## Given exercise
Whenever a line below holds the word "type", copy that line.

** START Supplied material **

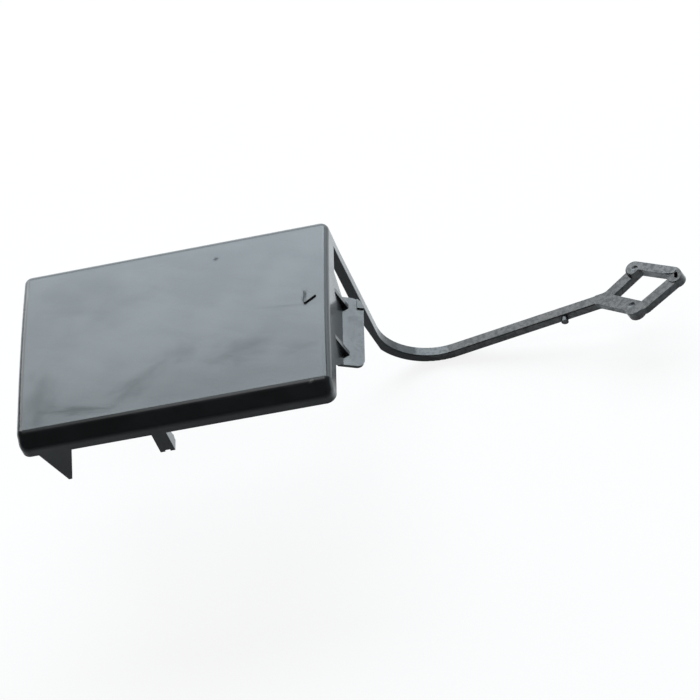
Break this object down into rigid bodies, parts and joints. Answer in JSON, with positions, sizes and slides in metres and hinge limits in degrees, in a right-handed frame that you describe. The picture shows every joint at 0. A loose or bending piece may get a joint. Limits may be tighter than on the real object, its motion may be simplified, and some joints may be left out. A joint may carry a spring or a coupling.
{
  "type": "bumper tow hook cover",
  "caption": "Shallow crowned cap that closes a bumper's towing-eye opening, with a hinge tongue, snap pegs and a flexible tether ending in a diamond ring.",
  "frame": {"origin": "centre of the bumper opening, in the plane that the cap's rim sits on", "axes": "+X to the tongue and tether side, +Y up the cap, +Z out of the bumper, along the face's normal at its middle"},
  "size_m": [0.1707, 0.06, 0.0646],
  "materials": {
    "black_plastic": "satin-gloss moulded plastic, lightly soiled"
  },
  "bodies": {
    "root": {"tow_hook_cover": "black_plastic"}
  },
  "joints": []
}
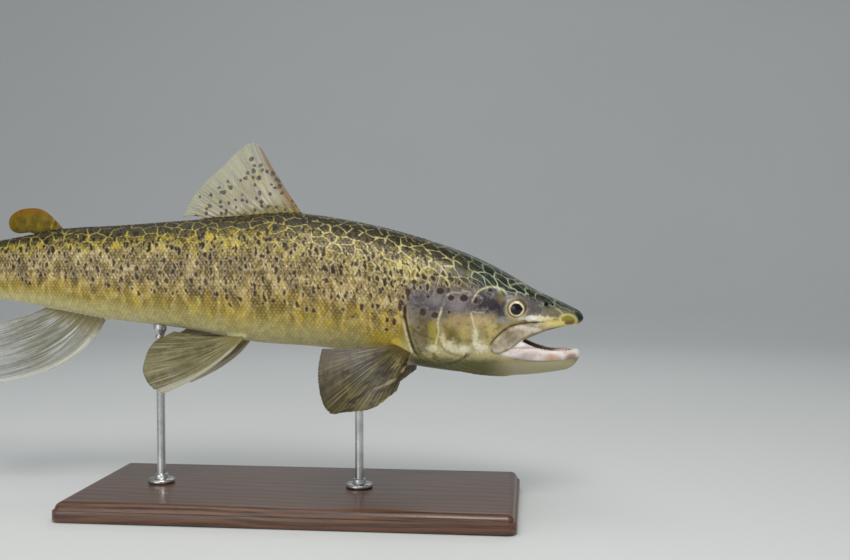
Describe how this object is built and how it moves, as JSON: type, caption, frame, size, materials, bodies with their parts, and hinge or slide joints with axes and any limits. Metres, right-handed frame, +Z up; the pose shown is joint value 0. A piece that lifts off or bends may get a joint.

** END Supplied material **

## Output for this exercise
  "type": "bumper tow hook cover",
Describe how this object is built and how it moves, as JSON: type, caption, frame, size, materials, bodies with their parts, and hinge or slide joints with axes and any limits. Metres, right-handed frame, +Z up; the pose shown is joint value 0. A piece that lifts off or bends may get a joint.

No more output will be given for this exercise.